I hope the new governor will be able to restrain their insolence
Fitzroy was recalled by the Colonial Office in a dispatch dated 30 Apr 1845 and received in Auckland 1 Oct that year. Captain George Grey (1812-1898) was Governor of South Australia 1840-45. He was appointed Governor of New Zealand and arrived in Auckland in Nov 1845. Grey’s first priority was to win the war in the north against Hōne Heke and his allies, a task for which the British government granted funds and troops denied to Fitzroy’s financially-compromised administration (Te Ara).

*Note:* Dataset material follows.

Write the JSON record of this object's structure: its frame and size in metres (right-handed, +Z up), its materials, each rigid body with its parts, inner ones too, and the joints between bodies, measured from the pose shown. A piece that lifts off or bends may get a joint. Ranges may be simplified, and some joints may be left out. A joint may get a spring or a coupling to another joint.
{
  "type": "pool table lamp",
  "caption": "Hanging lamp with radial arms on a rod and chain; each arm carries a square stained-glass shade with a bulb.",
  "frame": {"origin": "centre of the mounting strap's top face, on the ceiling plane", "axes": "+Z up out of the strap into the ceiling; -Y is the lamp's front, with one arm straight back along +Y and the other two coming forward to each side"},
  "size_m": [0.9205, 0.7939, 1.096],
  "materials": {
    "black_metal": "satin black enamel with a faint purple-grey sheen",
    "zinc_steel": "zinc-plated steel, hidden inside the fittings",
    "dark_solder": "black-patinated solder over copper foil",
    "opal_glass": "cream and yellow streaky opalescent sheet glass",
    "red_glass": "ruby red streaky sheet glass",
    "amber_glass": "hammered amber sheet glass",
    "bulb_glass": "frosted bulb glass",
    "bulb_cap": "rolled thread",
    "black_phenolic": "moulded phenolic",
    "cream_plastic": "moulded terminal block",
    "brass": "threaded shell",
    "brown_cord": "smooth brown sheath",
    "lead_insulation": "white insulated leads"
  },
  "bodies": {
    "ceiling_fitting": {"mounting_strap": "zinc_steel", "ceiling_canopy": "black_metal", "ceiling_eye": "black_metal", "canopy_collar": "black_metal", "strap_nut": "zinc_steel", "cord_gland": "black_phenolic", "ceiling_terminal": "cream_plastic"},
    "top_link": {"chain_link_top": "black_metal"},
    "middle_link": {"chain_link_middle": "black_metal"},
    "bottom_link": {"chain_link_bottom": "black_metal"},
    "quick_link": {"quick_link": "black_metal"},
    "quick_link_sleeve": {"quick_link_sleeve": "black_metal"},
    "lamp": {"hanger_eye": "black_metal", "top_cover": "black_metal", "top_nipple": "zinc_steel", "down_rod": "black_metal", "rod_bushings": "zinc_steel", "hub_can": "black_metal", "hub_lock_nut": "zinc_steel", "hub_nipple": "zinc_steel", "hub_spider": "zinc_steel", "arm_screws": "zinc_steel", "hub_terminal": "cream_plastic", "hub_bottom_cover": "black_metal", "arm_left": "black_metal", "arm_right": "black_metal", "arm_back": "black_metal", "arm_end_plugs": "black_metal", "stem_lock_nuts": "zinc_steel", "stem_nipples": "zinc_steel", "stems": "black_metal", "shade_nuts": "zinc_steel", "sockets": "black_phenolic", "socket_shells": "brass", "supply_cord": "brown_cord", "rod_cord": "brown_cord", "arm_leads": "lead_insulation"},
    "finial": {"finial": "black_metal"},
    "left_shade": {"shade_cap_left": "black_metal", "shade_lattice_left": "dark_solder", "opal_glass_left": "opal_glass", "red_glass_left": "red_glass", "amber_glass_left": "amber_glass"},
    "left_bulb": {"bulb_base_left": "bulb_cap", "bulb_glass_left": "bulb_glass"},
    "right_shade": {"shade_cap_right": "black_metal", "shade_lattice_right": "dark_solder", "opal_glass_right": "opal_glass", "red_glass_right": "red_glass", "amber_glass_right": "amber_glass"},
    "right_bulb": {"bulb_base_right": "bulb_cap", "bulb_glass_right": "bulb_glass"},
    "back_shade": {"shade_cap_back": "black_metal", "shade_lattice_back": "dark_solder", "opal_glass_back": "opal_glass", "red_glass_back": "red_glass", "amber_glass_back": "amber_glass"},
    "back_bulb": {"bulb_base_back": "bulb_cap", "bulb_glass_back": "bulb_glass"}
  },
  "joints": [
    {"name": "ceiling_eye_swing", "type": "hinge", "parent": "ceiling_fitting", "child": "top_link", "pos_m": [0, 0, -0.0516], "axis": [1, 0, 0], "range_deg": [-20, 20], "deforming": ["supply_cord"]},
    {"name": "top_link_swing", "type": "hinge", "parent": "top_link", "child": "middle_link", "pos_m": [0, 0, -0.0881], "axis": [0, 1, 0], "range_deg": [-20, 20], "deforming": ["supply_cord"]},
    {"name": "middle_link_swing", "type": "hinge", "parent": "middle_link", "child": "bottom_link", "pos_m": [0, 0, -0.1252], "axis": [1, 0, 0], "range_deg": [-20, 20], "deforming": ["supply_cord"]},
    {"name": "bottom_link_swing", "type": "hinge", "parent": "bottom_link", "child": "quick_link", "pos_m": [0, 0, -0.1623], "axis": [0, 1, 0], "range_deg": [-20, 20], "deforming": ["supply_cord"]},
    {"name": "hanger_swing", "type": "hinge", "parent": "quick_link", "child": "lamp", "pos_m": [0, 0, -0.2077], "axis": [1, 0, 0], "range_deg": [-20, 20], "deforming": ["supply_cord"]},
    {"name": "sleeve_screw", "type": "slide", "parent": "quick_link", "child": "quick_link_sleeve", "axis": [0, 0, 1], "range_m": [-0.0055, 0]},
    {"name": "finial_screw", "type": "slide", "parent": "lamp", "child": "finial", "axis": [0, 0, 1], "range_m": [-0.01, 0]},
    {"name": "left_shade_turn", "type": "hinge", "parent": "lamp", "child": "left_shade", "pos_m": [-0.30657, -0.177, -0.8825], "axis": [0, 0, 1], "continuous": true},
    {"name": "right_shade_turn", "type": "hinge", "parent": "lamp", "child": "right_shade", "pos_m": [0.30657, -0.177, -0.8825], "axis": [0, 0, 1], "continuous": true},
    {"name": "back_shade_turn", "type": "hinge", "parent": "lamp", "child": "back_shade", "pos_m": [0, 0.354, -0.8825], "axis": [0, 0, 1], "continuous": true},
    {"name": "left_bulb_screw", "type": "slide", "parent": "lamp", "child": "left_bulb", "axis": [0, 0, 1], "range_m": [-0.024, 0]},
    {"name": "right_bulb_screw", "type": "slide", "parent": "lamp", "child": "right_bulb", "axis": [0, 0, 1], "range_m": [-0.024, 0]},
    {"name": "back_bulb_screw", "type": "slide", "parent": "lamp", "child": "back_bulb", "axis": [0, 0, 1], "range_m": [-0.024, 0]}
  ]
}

Our Protector of Aborigines is gone into the interior
Donald McLean, actually Sub-Protector, who continued in the role until Grey’s abolition of the Protectorate in 1846. See Fargher (30): ‘In October 1845 McLean again set out from New Plymouth for Taupo, this time by way of Wanganui. Along the way he again found the tribes fortifying their pa, fearing attacks by Tuwharetoa when they should have been busy planting their crops.’

I have made a guitar
Henry Weekes’ mention of Edwin Harris’s playing of guitar and flute on the voyage to NZ may have prompted family members or museum staff to identify a Spanish guitar belonging to Edwin and now in the collection at Puke Ariki as the instrument from the William Bryan. The identification is uncertain in light of Edwin’s 1845 request to his father for strings for a home-made guitar. The Chappell guitar at Puke Ariki (A71.548) carries no serial number or date of manufacture. However, two music books also in the Harris collection suggest that Edwin acquired the Chappell in later years. The books are Fifty Songs for the Voice and Guitar (London: Musical Bouquet” Office, [1851-1861]) and Giovanni Luigi, Chappell’s Instruction Book for the Guitar (London: Chappell and Company, [c.1858]). Both books have been well-used and contain handwritten lists of song titles and some song lyrics. The books, guitar and a guitar case were part of an extensive donation to the Taranaki Museum in 1961 by Ruth Moore and her sister Ella Grace Hobbs.